## Task to carry out
Repeat the whole listing exactly.

## Data segment
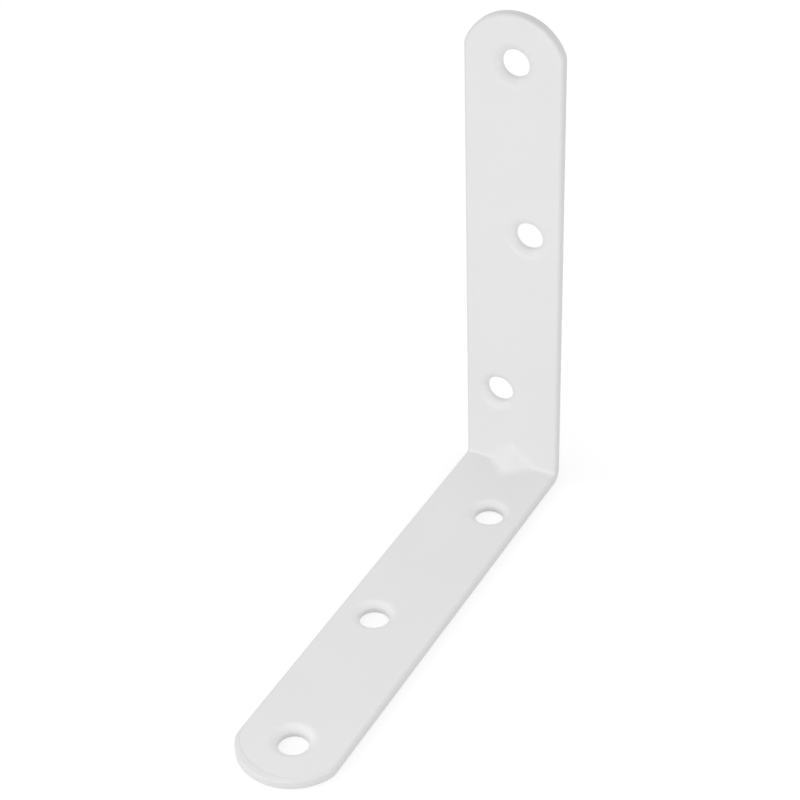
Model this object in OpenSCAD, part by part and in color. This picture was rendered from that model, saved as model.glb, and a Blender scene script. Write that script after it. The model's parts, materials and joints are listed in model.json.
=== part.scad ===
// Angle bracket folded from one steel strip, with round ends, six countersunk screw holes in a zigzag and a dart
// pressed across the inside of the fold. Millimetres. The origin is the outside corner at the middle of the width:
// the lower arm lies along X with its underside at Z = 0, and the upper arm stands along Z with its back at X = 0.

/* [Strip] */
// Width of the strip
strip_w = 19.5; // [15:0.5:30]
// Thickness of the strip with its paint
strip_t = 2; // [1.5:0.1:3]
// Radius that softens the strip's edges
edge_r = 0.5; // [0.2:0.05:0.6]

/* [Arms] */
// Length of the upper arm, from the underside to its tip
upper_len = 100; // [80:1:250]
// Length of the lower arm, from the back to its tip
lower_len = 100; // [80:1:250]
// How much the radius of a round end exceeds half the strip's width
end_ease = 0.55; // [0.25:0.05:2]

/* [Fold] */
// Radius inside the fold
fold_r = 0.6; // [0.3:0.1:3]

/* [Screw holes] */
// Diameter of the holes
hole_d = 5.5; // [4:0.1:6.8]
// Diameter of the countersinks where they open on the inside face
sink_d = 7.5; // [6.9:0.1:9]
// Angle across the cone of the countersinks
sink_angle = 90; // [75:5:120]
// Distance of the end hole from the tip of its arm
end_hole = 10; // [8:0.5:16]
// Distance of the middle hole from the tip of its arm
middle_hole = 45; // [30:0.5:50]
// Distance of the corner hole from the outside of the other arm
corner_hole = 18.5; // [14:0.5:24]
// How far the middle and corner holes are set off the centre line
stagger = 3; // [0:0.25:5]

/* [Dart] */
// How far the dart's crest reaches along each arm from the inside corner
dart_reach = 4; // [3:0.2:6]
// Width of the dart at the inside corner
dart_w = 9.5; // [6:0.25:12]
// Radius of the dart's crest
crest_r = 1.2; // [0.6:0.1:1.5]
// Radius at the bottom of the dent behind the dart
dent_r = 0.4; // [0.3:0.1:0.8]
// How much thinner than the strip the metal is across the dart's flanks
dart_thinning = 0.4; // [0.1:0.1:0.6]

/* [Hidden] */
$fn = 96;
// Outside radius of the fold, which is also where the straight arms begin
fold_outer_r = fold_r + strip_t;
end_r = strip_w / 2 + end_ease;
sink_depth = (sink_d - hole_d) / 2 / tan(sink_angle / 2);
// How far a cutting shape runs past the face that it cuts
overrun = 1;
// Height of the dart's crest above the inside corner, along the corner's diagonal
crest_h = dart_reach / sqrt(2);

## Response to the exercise
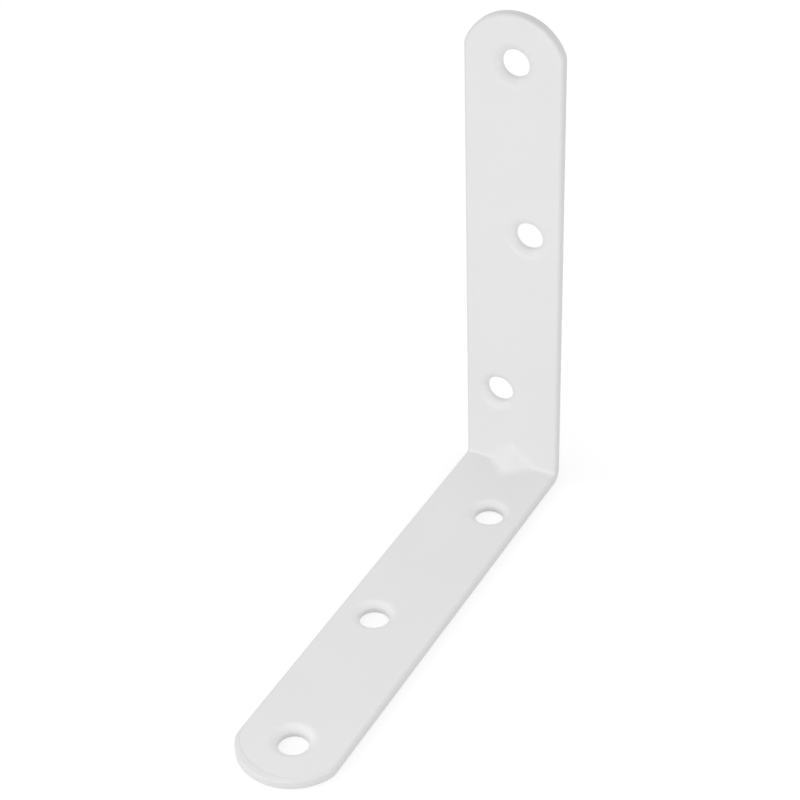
Model this object in OpenSCAD, part by part and in color. This picture was rendered from that model, saved as model.glb, and a Blender scene script. Write that script after it. The model's parts, materials and joints are listed in model.json.
=== part.scad ===
// Angle bracket folded from one steel strip, with round ends, six countersunk screw holes in a zigzag and a dart
// pressed across the inside of the fold. Millimetres. The origin is the outside corner at the middle of the width:
// the lower arm lies along X with its underside at Z = 0, and the upper arm stands along Z with its back at X = 0.

/* [Strip] */
// Width of the strip
strip_w = 19.5; // [15:0.5:30]
// Thickness of the strip with its paint
strip_t = 2; // [1.5:0.1:3]
// Radius that softens the strip's edges
edge_r = 0.5; // [0.2:0.05:0.6]

/* [Arms] */
// Length of the upper arm, from the underside to its tip
upper_len = 100; // [80:1:250]
// Length of the lower arm, from the back to its tip
lower_len = 100; // [80:1:250]
// How much the radius of a round end exceeds half the strip's width
end_ease = 0.55; // [0.25:0.05:2]

/* [Fold] */
// Radius inside the fold
fold_r = 0.6; // [0.3:0.1:3]

/* [Screw holes] */
// Diameter of the holes
hole_d = 5.5; // [4:0.1:6.8]
// Diameter of the countersinks where they open on the inside face
sink_d = 7.5; // [6.9:0.1:9]
// Angle across the cone of the countersinks
sink_angle = 90; // [75:5:120]
// Distance of the end hole from the tip of its arm
end_hole = 10; // [8:0.5:16]
// Distance of the middle hole from the tip of its arm
middle_hole = 45; // [30:0.5:50]
// Distance of the corner hole from the outside of the other arm
corner_hole = 18.5; // [14:0.5:24]
// How far the middle and corner holes are set off the centre line
stagger = 3; // [0:0.25:5]

/* [Dart] */
// How far the dart's crest reaches along each arm from the inside corner
dart_reach = 4; // [3:0.2:6]
// Width of the dart at the inside corner
dart_w = 9.5; // [6:0.25:12]
// Radius of the dart's crest
crest_r = 1.2; // [0.6:0.1:1.5]
// Radius at the bottom of the dent behind the dart
dent_r = 0.4; // [0.3:0.1:0.8]
// How much thinner than the strip the metal is across the dart's flanks
dart_thinning = 0.4; // [0.1:0.1:0.6]

/* [Hidden] */
$fn = 96;
// Outside radius of the fold, which is also where the straight arms begin
fold_outer_r = fold_r + strip_t;
end_r = strip_w / 2 + end_ease;
sink_depth = (sink_d - hole_d) / 2 / tan(sink_angle / 2);
// How far a cutting shape runs past the face that it cuts
overrun = 1;
// Height of the dart's crest above the inside corner, along the corner's diagonal
crest_h = dart_reach / sqrt(2);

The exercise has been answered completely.